The request> Return the material below in full and exactly.

Data>
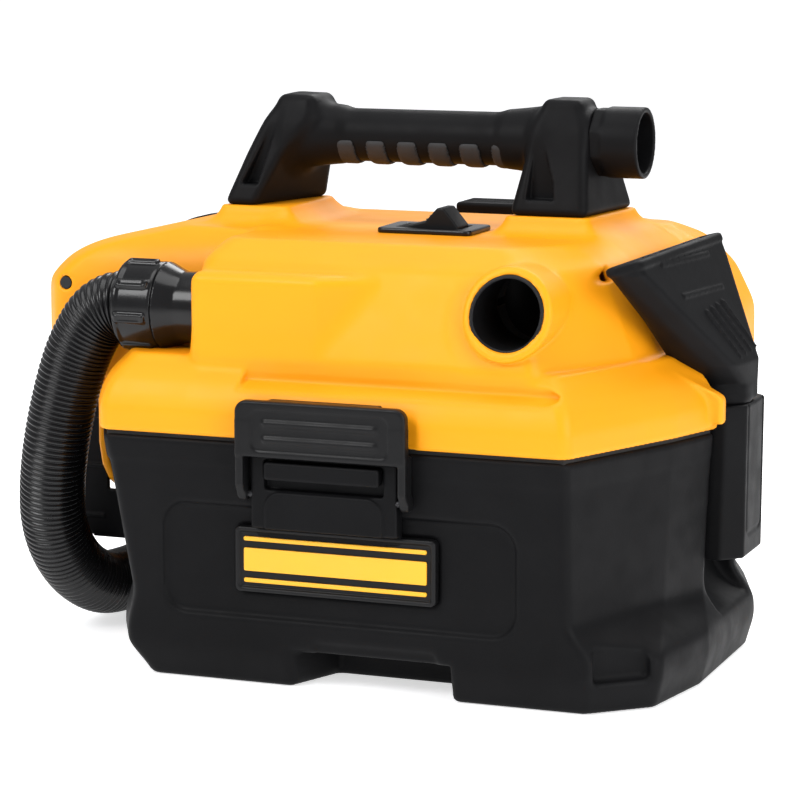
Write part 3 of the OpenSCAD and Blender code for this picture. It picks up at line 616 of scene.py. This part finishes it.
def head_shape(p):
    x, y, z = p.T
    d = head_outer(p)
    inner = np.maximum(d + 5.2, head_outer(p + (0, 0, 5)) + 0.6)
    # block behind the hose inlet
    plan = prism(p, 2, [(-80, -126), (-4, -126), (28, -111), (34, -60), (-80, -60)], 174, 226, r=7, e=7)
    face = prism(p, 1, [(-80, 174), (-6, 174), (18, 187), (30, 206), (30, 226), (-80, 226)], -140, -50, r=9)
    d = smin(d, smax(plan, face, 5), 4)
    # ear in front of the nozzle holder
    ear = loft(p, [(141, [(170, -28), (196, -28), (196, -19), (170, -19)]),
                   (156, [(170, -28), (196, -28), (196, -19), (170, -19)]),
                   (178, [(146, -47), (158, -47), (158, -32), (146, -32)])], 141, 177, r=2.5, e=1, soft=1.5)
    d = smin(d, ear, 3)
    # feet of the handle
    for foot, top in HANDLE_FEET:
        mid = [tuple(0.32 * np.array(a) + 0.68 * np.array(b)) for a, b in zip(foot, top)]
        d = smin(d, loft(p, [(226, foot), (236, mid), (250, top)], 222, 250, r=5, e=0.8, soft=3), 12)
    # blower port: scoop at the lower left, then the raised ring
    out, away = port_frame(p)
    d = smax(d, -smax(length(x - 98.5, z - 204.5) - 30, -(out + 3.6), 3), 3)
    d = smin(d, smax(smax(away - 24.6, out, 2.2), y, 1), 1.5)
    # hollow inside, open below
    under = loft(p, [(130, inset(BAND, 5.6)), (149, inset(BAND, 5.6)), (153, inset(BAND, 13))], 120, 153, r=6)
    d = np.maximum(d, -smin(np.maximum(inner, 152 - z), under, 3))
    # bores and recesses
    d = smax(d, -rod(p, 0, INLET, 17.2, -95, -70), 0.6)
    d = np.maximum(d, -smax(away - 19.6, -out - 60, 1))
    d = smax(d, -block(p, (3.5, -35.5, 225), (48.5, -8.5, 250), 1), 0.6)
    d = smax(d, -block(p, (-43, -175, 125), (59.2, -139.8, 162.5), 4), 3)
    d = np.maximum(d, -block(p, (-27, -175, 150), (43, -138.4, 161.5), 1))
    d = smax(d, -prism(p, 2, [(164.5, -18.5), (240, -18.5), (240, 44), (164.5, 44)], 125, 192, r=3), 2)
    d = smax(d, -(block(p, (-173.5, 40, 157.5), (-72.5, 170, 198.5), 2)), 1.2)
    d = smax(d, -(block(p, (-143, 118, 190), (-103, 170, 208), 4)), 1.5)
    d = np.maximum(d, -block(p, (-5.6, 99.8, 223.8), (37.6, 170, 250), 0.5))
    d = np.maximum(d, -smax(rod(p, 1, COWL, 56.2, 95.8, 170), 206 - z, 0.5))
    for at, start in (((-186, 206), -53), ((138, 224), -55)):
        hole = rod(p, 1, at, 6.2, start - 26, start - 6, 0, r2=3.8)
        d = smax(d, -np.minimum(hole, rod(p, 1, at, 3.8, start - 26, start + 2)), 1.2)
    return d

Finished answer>
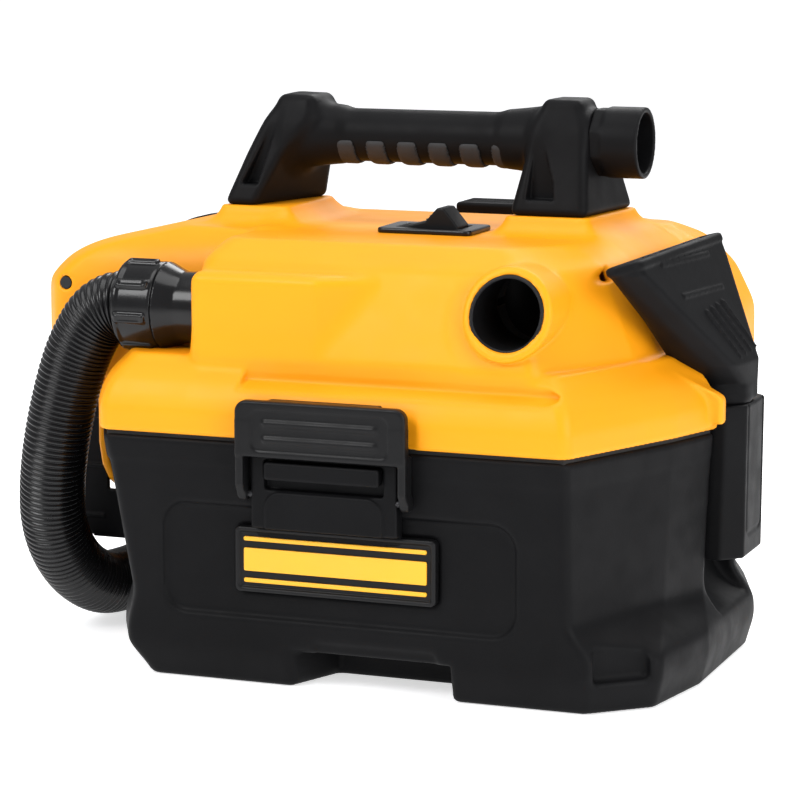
Write part 3 of the OpenSCAD and Blender code for this picture. It picks up at line 616 of scene.py. This part finishes it.
def head_shape(p):
    x, y, z = p.T
    d = head_outer(p)
    inner = np.maximum(d + 5.2, head_outer(p + (0, 0, 5)) + 0.6)
    # block behind the hose inlet
    plan = prism(p, 2, [(-80, -126), (-4, -126), (28, -111), (34, -60), (-80, -60)], 174, 226, r=7, e=7)
    face = prism(p, 1, [(-80, 174), (-6, 174), (18, 187), (30, 206), (30, 226), (-80, 226)], -140, -50, r=9)
    d = smin(d, smax(plan, face, 5), 4)
    # ear in front of the nozzle holder
    ear = loft(p, [(141, [(170, -28), (196, -28), (196, -19), (170, -19)]),
                   (156, [(170, -28), (196, -28), (196, -19), (170, -19)]),
                   (178, [(146, -47), (158, -47), (158, -32), (146, -32)])], 141, 177, r=2.5, e=1, soft=1.5)
    d = smin(d, ear, 3)
    # feet of the handle
    for foot, top in HANDLE_FEET:
        mid = [tuple(0.32 * np.array(a) + 0.68 * np.array(b)) for a, b in zip(foot, top)]
        d = smin(d, loft(p, [(226, foot), (236, mid), (250, top)], 222, 250, r=5, e=0.8, soft=3), 12)
    # blower port: scoop at the lower left, then the raised ring
    out, away = port_frame(p)
    d = smax(d, -smax(length(x - 98.5, z - 204.5) - 30, -(out + 3.6), 3), 3)
    d = smin(d, smax(smax(away - 24.6, out, 2.2), y, 1), 1.5)
    # hollow inside, open below
    under = loft(p, [(130, inset(BAND, 5.6)), (149, inset(BAND, 5.6)), (153, inset(BAND, 13))], 120, 153, r=6)
    d = np.maximum(d, -smin(np.maximum(inner, 152 - z), under, 3))
    # bores and recesses
    d = smax(d, -rod(p, 0, INLET, 17.2, -95, -70), 0.6)
    d = np.maximum(d, -smax(away - 19.6, -out - 60, 1))
    d = smax(d, -block(p, (3.5, -35.5, 225), (48.5, -8.5, 250), 1), 0.6)
    d = smax(d, -block(p, (-43, -175, 125), (59.2, -139.8, 162.5), 4), 3)
    d = np.maximum(d, -block(p, (-27, -175, 150), (43, -138.4, 161.5), 1))
    d = smax(d, -prism(p, 2, [(164.5, -18.5), (240, -18.5), (240, 44), (164.5, 44)], 125, 192, r=3), 2)
    d = smax(d, -(block(p, (-173.5, 40, 157.5), (-72.5, 170, 198.5), 2)), 1.2)
    d = smax(d, -(block(p, (-143, 118, 190), (-103, 170, 208), 4)), 1.5)
    d = np.maximum(d, -block(p, (-5.6, 99.8, 223.8), (37.6, 170, 250), 0.5))
    d = np.maximum(d, -smax(rod(p, 1, COWL, 56.2, 95.8, 170), 206 - z, 0.5))
    for at, start in (((-186, 206), -53), ((138, 224), -55)):
        hole = rod(p, 1, at, 6.2, start - 26, start - 6, 0, r2=3.8)
        d = smax(d, -np.minimum(hole, rod(p, 1, at, 3.8, start - 26, start + 2)), 1.2)
    return d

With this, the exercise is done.